3. Primer problems on the Load Master is usually caused by the primer pin sticking up a small amount. To fix this problem you must determine what is causing the pin to not completely retract.

To solve these issues, start by removing the primer trough, looking into the carrier you will find a hexagon hole, on one of the corners of the hex there is a shelf to prevent the primer pin from dropping down too far. This shelf can become fouled with dirt, gunpowder, or case cleaning media. Clean this shelf of any foreign material.

Now carefully inspect the primer pin for any nicks or burrs. A small nick on the large diameter of the pin will cause it to stick up and cause primer tipping. Lubricate the large diameter of the primer pin with a very light film of oil and return it to the primer feed well. Be sure the small spring is installed and intact.

Remove the trough cover and carefully inspect the hole where the primer passes through. Remove any burrs on this hole with a sharp razor knife. Feel free to enlarge the hole to remove any burr. The hole does not provide guidance for the primer, but any burr will cause a potential tipped primer. Carefully inspect the primer slider for any nicks, burrs or flash and be certain you have the correct slider for the primer size (small or large).

Reinstall the trough cover and apply a very small drop of oil to the black primer lever pivot. Now reinstall the primer trough. Cycle the primer rocker and be sure the primer pin retracts completely.

Now is a good time to check the primer seating depth bolt for proper adjustment. Remove the turret and run the press to the top of the stroke. Push down on the primer rocker arm. If you are unable to push the rocker arm down a small amount you likely have the primer depth bolt set down too far. Many times, this is the result of incorrectly set dies at some point. If a sizing die is set further than to just touch the shell holder, the carrier cannot go all the way to the top. This can make the user believe that the primer seating depth is now incorrect and not deep enough. When the deeper adjustment is made to the primer depth, the priming pin rises prematurely. This causes the primer slider to have to push the primer up and on the pin instead of simply sliding it on. This setting results in tipped primers and destroyed primer sliders.
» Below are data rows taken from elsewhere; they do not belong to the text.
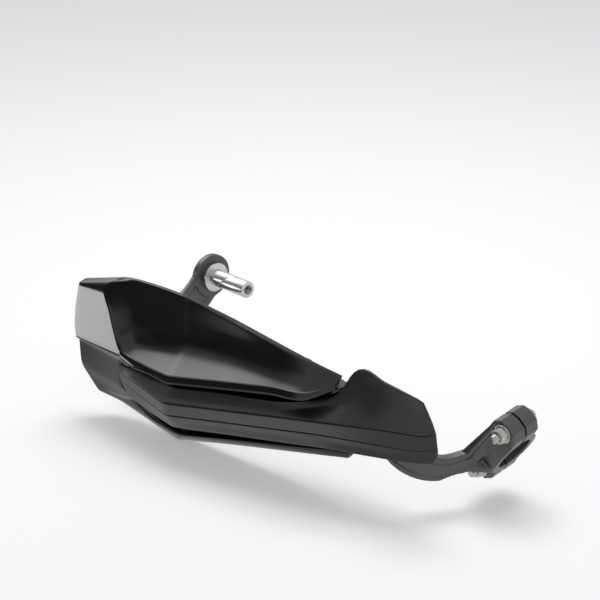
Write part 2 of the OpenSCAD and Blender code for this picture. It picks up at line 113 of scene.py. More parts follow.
def make_grain_group():
    group = bpy.data.node_groups.new("Moulded grain", "ShaderNodeTree")
    socket(group, "INPUT", "Vector", "NodeSocketVector")
    socket(group, "INPUT", "Grain scale", "NodeSocketFloat", 1200.0)
    socket(group, "INPUT", "Roughness", "NodeSocketFloat", 0.4)
    socket(group, "INPUT", "Spread", "NodeSocketFloat", 0.06)
    socket(group, "OUTPUT", "Height", "NodeSocketFloat")
    socket(group, "OUTPUT", "Roughness", "NodeSocketFloat")
    start = group.nodes.new("NodeGroupInput")
    end = group.nodes.new("NodeGroupOutput")
    grain = noise(group, start.outputs["Vector"], start.outputs["Grain scale"], 3.0, 0.6)
    broad = noise(group, start.outputs["Vector"], 22.0, 3.0, 0.55)
    spread = start.outputs["Spread"]
    rough = math_node(group, "ADD", start.outputs["Roughness"], drift(group, broad, spread))
    rough = math_node(group, "ADD", rough, drift(group, grain, spread))
    group.links.new(grain, end.inputs["Height"])
    group.links.new(rough, end.inputs["Roughness"])
    return group


grain_group = make_grain_group()
group_outputs = [s.name for s in grain_group.interface.items_tree if s.in_out == "OUTPUT"]
print("group:", grain_group.name, "outputs:", group_outputs)

# %% [markdown]
# The turned and plated metal parts are not even either. A lathe leaves fine rings
# round the part's axis, and zinc has a faint cloudy tone. The second group takes the
# object-space point, squeezed across Y and Z so that the rings change along X, and makes both.

# %% Lathe group
def make_lathe_group():
    group = bpy.data.node_groups.new("Lathe rings", "ShaderNodeTree")
    socket(group, "INPUT", "Vector", "NodeSocketVector")
    socket(group, "INPUT", "Rings", "NodeSocketFloat", 900.0)
    socket(group, "INPUT", "Roughness", "NodeSocketFloat", 0.2)
    socket(group, "INPUT", "Spread", "NodeSocketFloat", 0.12)
    socket(group, "INPUT", "Light tone", "NodeSocketColor", (0.8, 0.8, 0.8, 1))
    socket(group, "INPUT", "Dark tone", "NodeSocketColor", (0.6, 0.6, 0.6, 1))
    socket(group, "OUTPUT", "Color", "NodeSocketColor")
    socket(group, "OUTPUT", "Height", "NodeSocketFloat")
    socket(group, "OUTPUT", "Roughness", "NodeSocketFloat")
    start = group.nodes.new("NodeGroupInput")
    end = group.nodes.new("NodeGroupOutput")
    stretch = group.nodes.new("ShaderNodeVectorMath")
    stretch.operation = "MULTIPLY"
    stretch.inputs[1].default_value = (1.0, 0.04, 0.04)
    group.links.new(start.outputs["Vector"], stretch.inputs[0])
    rings = noise(group, stretch.outputs[0], start.outputs["Rings"], 2.0, 0.7)
    cloud = noise(group, start.outputs["Vector"], 260.0, 3.0, 0.6)
    tone = group.nodes.new("ShaderNodeMix")
    tone.data_type = "RGBA"
    group.links.new(cloud, tone.inputs["Factor"])
    group.links.new(start.outputs["Dark tone"], tone.inputs[6])
    group.links.new(start.outputs["Light tone"], tone.inputs[7])
    uneven = drift(group, rings, start.outputs["Spread"])
    rough = math_node(group, "ADD", start.outputs["Roughness"], uneven)
    group.links.new(tone.outputs[2], end.inputs["Color"])
    group.links.new(rings, end.inputs["Height"])
    group.links.new(rough, end.inputs["Roughness"])
    return group


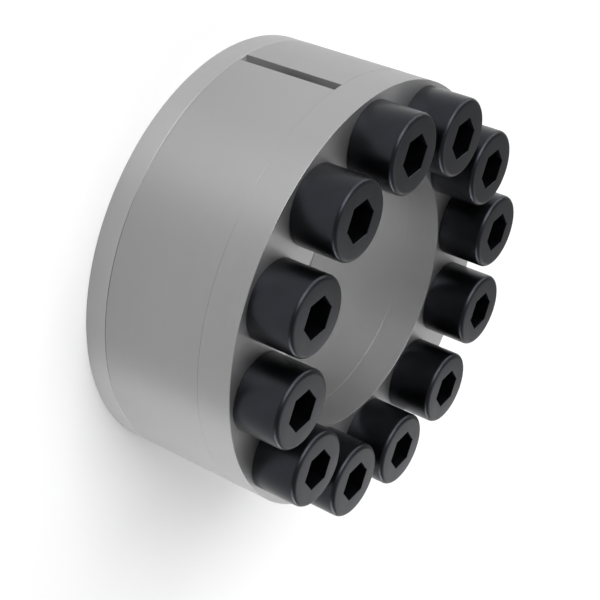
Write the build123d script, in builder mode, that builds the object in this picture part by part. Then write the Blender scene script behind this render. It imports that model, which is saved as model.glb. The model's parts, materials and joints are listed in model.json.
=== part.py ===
"""Shaft locking assembly: two slit taper rings spread by two wedge rings, which a circle of screws draws together.

Millimetres. +Z runs along the shaft towards the screw heads. The origin is the centre of the rear face,
on which the assembly stands. Both slits and the first screw lie on +X.
"""

import os
from math import cos, radians, sin, tan

from build123d import *

# Shaft, walls and cones, counted outwards from the shaft
bore_diameter = 45.0
inner_ridge_wall = 2.25
shank_gap = 0.5
outer_ridge_wall = 2.75
taper_angle = 8.0
ridge_land = 2.0
slit_width = 2.0

# Lengths along the shaft
rear_flange = 4.0
slit_ring_length = 18.0
front_flange = 6.0
wedge_depth = 6.0

# Socket head screws
screw_count = 12
thread_diameter = 8.0
screw_length = 25.0
head_diameter = 13.0
head_height = 8.0
head_edge_radius = 0.8
tip_chamfer = 0.9
key_size = 6.0
key_depth = 4.0
key_drill_angle = 118.0

# Clearances, all measured on the radius, and edges
cone_clearance = 0.03
flange_relief = 0.02
thread_clearance = 0.05
screw_hole_clearance = 0.2
edge_break = 0.05
seam_break = 0.01
rear_seam_break = 0.12
tapped_mouth_chamfer = 0.6

# Radii that follow
bore_radius = bore_diameter / 2
thread_radius = thread_diameter / 2
inner_ridge_radius = bore_radius + inner_ridge_wall
screw_circle_radius = inner_ridge_radius + shank_gap + thread_radius
outer_ridge_radius = screw_circle_radius + thread_radius + shank_gap
outer_radius = outer_ridge_radius + outer_ridge_wall
flange_bore_radius = bore_radius + flange_relief
flange_outer_radius = outer_radius - flange_relief

# Heights that follow
slit_rings_start = rear_flange
slit_rings_end = slit_rings_start + slit_ring_length
middle = (slit_rings_start + slit_rings_end) / 2
front_face = slit_rings_end + front_flange
rear_wedge_tip = slit_rings_start + wedge_depth
front_wedge_tip = slit_rings_end - wedge_depth

# Cones that follow
taper = tan(radians(taper_angle))
cone_length = (slit_ring_length - ridge_land) / 2
end_drop = cone_length * taper
inner_end_radius = inner_ridge_radius - end_drop
outer_end_radius = outer_ridge_radius + end_drop
wedge_inner_root = inner_end_radius + cone_clearance
wedge_outer_root = outer_end_radius - cone_clearance
wedge_narrowing = wedge_depth * taper

# The half-plane y = 0, x > 0, in which every ring is drawn as its section
section_plane = Plane.XZ


def slit_ring(inner_points, outer_points):
    """A turned ring between two outlines that both climb from the rear end, sawn through once on +X."""
    with BuildPart() as ring:
        with BuildSketch(section_plane):
            with BuildLine():
                Polyline(*inner_points, *reversed(outer_points), close=True)
            make_face()
        revolve(axis=Axis.Z)
        with BuildSketch(Plane.XY.offset(slit_rings_start)):
            with Locations((outer_radius / 2, 0)):
                Rectangle(outer_radius, slit_width)
        extrude(amount=slit_ring_length, mode=Mode.SUBTRACT)
    return ring.part


def straight_side(radius, radius_at_ends):
    """The outline of a plain cylinder between the slit rings' ends, its two edges just broken."""
    return [
        (radius_at_ends, slit_rings_start),
        (radius, slit_rings_start + seam_break),
        (radius, slit_rings_end - seam_break),
        (radius_at_ends, slit_rings_end),
    ]


def double_taper(end_radius, ridge_radius):
    """The outline of two cones that meet at a plain land half way along."""
    return [
        (end_radius, slit_rings_start),
        (ridge_radius, middle - ridge_land / 2),
        (ridge_radius, middle + ridge_land / 2),
        (end_radius, slit_rings_end),
    ]


def wedge_ring(flange_face, flange_root, wedge_tip, outer_seam_break):
    """A flange with broken edges that carries a wedge, both turned in one piece about the shaft."""
    to_face = 1 if flange_face > flange_root else -1
    face_edge = flange_face - to_face * edge_break
    seam_edge = flange_root + to_face * outer_seam_break
    with BuildPart() as ring:
        with BuildSketch(section_plane):
            with BuildLine():
                Polyline(
                    (flange_bore_radius, face_edge),
                    (flange_bore_radius + edge_break, flange_face),
                    (flange_outer_radius - edge_break, flange_face),
                    (flange_outer_radius, face_edge),
                    (flange_outer_radius, seam_edge),
                    (flange_outer_radius - outer_seam_break, flange_root),
                    (wedge_outer_root, flange_root),
                    (wedge_outer_root - wedge_narrowing, wedge_tip),
                    (wedge_inner_root + wedge_narrowing, wedge_tip),
                    (wedge_inner_root, flange_root),
                    (flange_bore_radius + seam_break, flange_root),
                    (flange_bore_radius, flange_root + to_face * seam_break),
                    close=True,
                )
            make_face()
        revolve(axis=Axis.Z)
    return ring.part


def screw_place(number):
    """Where the axis of one screw crosses the plane z = 0."""
    angle = radians(360 / screw_count * number)
    return screw_circle_radius * cos(angle), screw_circle_radius * sin(angle)


# Inner ring: bore for the shaft, two cones outside, one slit
inner_ring = slit_ring(
    straight_side(bore_radius, bore_radius + seam_break),
    double_taper(inner_end_radius, inner_ridge_radius),
)

# Outer ring: seat for the hub, two cones inside, one slit
outer_ring = slit_ring(
    double_taper(outer_end_radius, outer_ridge_radius),
    straight_side(outer_radius, outer_radius - seam_break),
)

# Front wedge ring: the screws pass through it with clearance
with BuildPart() as front_thrust_ring:
    add(wedge_ring(front_face, slit_rings_end, front_wedge_tip, seam_break))
    with Locations(Plane.XY.offset(front_face)):
        with PolarLocations(screw_circle_radius, screw_count):
            Hole(thread_radius + screw_hole_clearance, depth=front_face - front_wedge_tip)

# Rear wedge ring: the screws' threads hold in it, and each tapped hole opens with a countersink at the back
with BuildPart() as rear_thrust_ring:
    add(wedge_ring(0, slit_rings_start, rear_wedge_tip, rear_seam_break))
    with Locations(Plane.XY.rotated((180, 0, 0))):
        with PolarLocations(screw_circle_radius, screw_count):
            CounterSinkHole(
                thread_radius + thread_clearance,
                thread_radius + thread_clearance + tapped_mouth_chamfer,
                depth=rear_wedge_tip,
                counter_sink_angle=90,
            )


def clamping_screw(number):
    """A socket head screw with its head down on the front face, the flats of all sockets parallel."""
    x, y = screw_place(number)
    seat = Plane((x, y, front_face))
    drill_radius = key_size / 2
    drill_depth = drill_radius / tan(radians(key_drill_angle / 2))
    with BuildPart() as screw:
        with BuildSketch(seat):
            Circle(head_diameter / 2)
        extrude(amount=head_height)
        fillet(screw.edges().group_by(Axis.Z)[-1], head_edge_radius)
        with BuildSketch(seat):
            Circle(thread_radius)
        extrude(amount=-screw_length)
        chamfer(screw.edges().group_by(Axis.Z)[0], tip_chamfer)
        with BuildSketch(seat.offset(head_height)):
            RegularPolygon(key_size / 2, 6, major_radius=False, rotation=30)
        extrude(amount=-key_depth, mode=Mode.SUBTRACT)
        drill_centre = Location((x, y, front_face + head_height - key_depth - drill_depth / 2))
        with Locations(drill_centre):
            Cone(0, drill_radius, drill_depth, mode=Mode.SUBTRACT)
    return screw.part


parts = {
    "inner_ring": inner_ring,
    "outer_ring": outer_ring,
    "front_thrust_ring": front_thrust_ring.part,
    "rear_thrust_ring": rear_thrust_ring.part,
}
for number in range(screw_count):
    parts[f"clamping_screw_{number + 1:02d}"] = clamping_screw(number)

os.makedirs("parts", exist_ok=True)
for name, piece in parts.items():
    piece.label = name
    export_step(piece, f"parts/{name}.step")
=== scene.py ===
"""The looks of a shaft locking assembly: turned rings, black oxide screws, a pale floor and soft light."""

import json
import math

import bpy
from mathutils import Matrix, Vector


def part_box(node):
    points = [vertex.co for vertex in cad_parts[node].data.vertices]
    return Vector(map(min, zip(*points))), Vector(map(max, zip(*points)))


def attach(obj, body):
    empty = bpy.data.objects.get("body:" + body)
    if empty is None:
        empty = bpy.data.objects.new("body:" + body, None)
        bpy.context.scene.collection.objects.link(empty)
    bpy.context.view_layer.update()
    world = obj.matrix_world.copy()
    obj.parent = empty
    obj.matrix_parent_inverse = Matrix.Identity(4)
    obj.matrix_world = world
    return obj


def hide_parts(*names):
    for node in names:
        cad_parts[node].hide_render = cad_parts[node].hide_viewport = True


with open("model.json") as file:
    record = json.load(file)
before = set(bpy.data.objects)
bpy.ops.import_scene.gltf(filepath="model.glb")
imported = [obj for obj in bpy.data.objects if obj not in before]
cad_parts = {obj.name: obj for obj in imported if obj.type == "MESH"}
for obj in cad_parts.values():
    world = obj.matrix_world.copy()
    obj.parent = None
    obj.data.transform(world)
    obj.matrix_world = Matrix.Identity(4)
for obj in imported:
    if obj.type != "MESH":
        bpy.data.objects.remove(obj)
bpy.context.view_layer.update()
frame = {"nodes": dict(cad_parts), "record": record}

MM = 0.001
TINY = 0.001 * MM

# The screws and the shaft's bore, by their names in the frame
SCREWS = sorted(name for name in frame["nodes"] if name.startswith("clamping_screw"))
SHAFT_BORE = next(mount for mount in frame["record"]["mounts"] if mount["name"] == "shaft_bore")

# Heights and radii read from the frame
REAR_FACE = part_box("rear_thrust_ring")[0].z
REAR_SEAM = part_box("outer_ring")[0].z
FRONT_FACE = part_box("front_thrust_ring")[1].z
BORE_RADIUS = SHAFT_BORE["dims"]["r_mm"] * MM
SCREW_LOW, SCREW_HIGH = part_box(SCREWS[0])
SCREW_TIP = SCREW_LOW.z
HEAD_TOP = SCREW_HIGH.z
HEAD_RADIUS = (SCREW_HIGH.x - SCREW_LOW.x) / 2

# The slits along +X and the rings' broken edges
SLIT_WIDTH = 2.0 * MM
REAR_SEAM_EDGE = 0.12 * MM
FACE_EDGE = 0.05 * MM

# Socket head of a screw
HEAD_EDGE = 0.8 * MM
HEAD_EDGE_STEPS = 8
SEAT_EDGE = 0.2 * MM
SEAT_EDGE_STEPS = 2
KEY_SIZE = 6.0 * MM
KEY_DEPTH = 4.0 * MM
KEY_EDGE = 0.06 * MM
KEY_CORNER_RADIUS = KEY_SIZE / 2 / math.cos(math.radians(30))
DRILL_ANGLE = math.radians(118)

# Thread of the screws, 60 degrees and right-handed
PITCH = 1.25 * MM
THREAD_RADIUS = 4.0 * MM
THREAD_ROOT = 3.3 * MM
CREST_FLAT = PITCH / 8
FLANK = math.tan(math.radians(30))
TIP_CHAMFER = 0.9 * MM

# Tapped holes of the rear ring, and the play between their thread and the screw's
HOLE_WALL = 4.05 * MM
HOLE_MOUTH = 4.65 * MM
TAP_CREST = 3.42 * MM
TAP_PLAY = 0.05 * MM
TAP_TURNS = 8

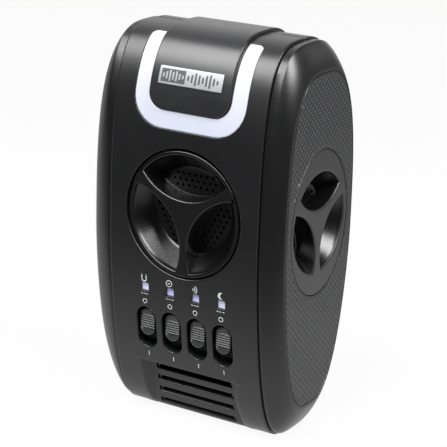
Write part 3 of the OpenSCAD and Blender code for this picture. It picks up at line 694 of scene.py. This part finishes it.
def front_cover():
    """The front half of the centre band, with all its openings and the vent recess."""
    outer = span_outline(0, HALF_BAND, skin.low_end + PART_GAP, skin.top - PART_GAP, COVER_CORNER, 3)
    openings = [(grille_opening, 0.5), (strip_outline(STRIP_GAP), 0.25)]
    for i in SWITCHES:
        window = node_middle(f"indicator_lens_{i}")
        openings.append((front_outline(window.x, WINDOW_HALF_W, window.z - WINDOW_HALF_H,
                                       window.z + WINDOW_HALF_H, WINDOW_CORNER, 3), 0.2))
        openings.append((front_outline(switch_x(i), SLOT_HALF_W, SLOT_LOW, SLOT_HIGH,
                                       SLOT_HALF_W - FULL_ROUND, 9), 0.35))
    for z in LOUVRE_Z:
        openings.append((span_outline(0, LOUVRE_HALF, louvre_s(z - LOUVRE_H / 2),
                                      louvre_s(z + LOUVRE_H / 2), 0.3, 3), 0.3))
    bm = plate(outer, openings, edge=COVER_EDGE)
    cut(bm, (0, 1, 0), skin.slices(skin.low_end, skin.top))
    cut_around_vent(bm)
    bend(bm, vent_sink)
    shell = make_piece("front_cover_shell", bm, case_plastic, stands_for=("front_cover",))
    # painted shade on the walls inside the louvre slots
    finish_where(shell, louvre_painted_shade, in_louvre)


def rear_cover():
    """The rear half of the centre band, with the plug's opening and the screws' wells."""
    low, high = skin.top + PART_GAP, skin.high_end - PART_GAP
    outer = span_outline(0, HALF_BAND, low, high, COVER_CORNER, 3)
    half_w, half_h = PLUG_HALF_W + PLUG_GAP, PLUG_HALF_H + PLUG_GAP
    openings = [(span_outline(0, half_w, skin.behind(half_h), skin.behind(-half_h), 2.0), 0.28)]
    for side in SIDES:
        for z in SCREW_Z:
            openings.append((circle_outline(side * SCREW_X, skin.behind(z), SCREW_WELL_R, 32), 0.28))
    bm = plate(outer, openings, edge=COVER_EDGE)
    cut(bm, (0, 1, 0), skin.slices(low, high))
    bend(bm)
    make_piece("rear_cover_shell", bm, case_plastic, stands_for=("rear_cover",))


def vent_ribs():
    """Two slim upright ribs that cross the louvre slots near their ends, a little sunk."""
    bm = bmesh.new()
    low, high = louvre_s(LOUVRE_Z[-1] - LOUVRE_H), louvre_s(LOUVRE_Z[0] + LOUVRE_H)
    for side in SIDES:
        outline = span_outline(side * RIB_X, RIB_HALF_W, low, high, 0.05, 1)
        add_to(bm, plate_sharp(outline(), (), RIB_T, 0))
    cut(bm, (0, 1, 0), np.arange(low, high, 1.2))
    bend(bm, lambda x, s: vent_sink(0, s) + RIB_SUNK)
    make_piece("vent_ribs", bm, case_plastic)


# -------- side caps

CAP_X = HALF_BAND + 0.3
BAND_PROUD = 0.8
RIM_W, RIM_FLARE = 1.2, 1.7          # the rim's width low down, and what it gains towards the top
RIM_CREASE = 0.08                    # how sharply the shoulder starts behind the rim at the top
SHOULDER_ROUND = 1.35
SIDE_HALF_H, SIDE_HALF_D, SIDE_Z, SIDE_Y = 63.2, 24.8, 1.2, 0.3
SIDE_SQUARES = (3.3, 2.7, 3.0, 1.6)
RIM_WIDENS = (20, 60)                # heights between which the rim gains its width
LIP_L, LIP_GAP = 3, 0.15             # the cap's lip inside the covers
SHOULDER_STEPS = (0, 0.02, 0.05, 0.09, 0.14, 0.2, 0.28, 0.36, 0.45, 0.54, 0.63, 0.72, 0.8, 0.87,
                  0.93, 0.975)
GROOVE_D = 0.28                      # the groove round the textured side
SEAT_D, SEAT_GAP, SEAT_W = 1.1, 0.15, 0.8    # the seat of the side grille's plate
DIAMOND_LEAN, DIAMOND_PITCH, DIAMOND_H, DIAMOND_REACH = 43, 1.85, 0.3, 78
PLATE_A, PLATE_B = 20.9, 27.3        # half width and half height of the side grille's plate
PLATE_Z = node_middle("side_grille_right").z
AROUND = np.concatenate([quarter(54) + 90 * k for k in range(4)])    # angles round a side cap


def case_ring(x, grow):
    loop = squared_loop(FRONT_DEPTH + grow, REAR_DEPTH + grow, HALF_H + grow, CASE_SQUARES, AROUND)
    return np.column_stack([np.full(len(loop), x), loop])


def side_ring(x, grow):
    loop = squared_loop(SIDE_HALF_D + grow, SIDE_HALF_D + grow, SIDE_HALF_H + grow, SIDE_SQUARES, AROUND)
    return np.column_stack([np.full(len(loop), x), loop + (SIDE_Y, SIDE_Z)])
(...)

More damage can occur when the carrier can once again go to the top because the offending die has been readjusted or a different and properly adjusted die set installed. The deeper primer adjustment is now putting far too much pressure on the primer rocker arm and a destroyed carrier will result.

One last helpful change is to place your sizing die in position 2 with its decapper removed. Put a decapping die in position one. This will align case perfectly to accept the primer.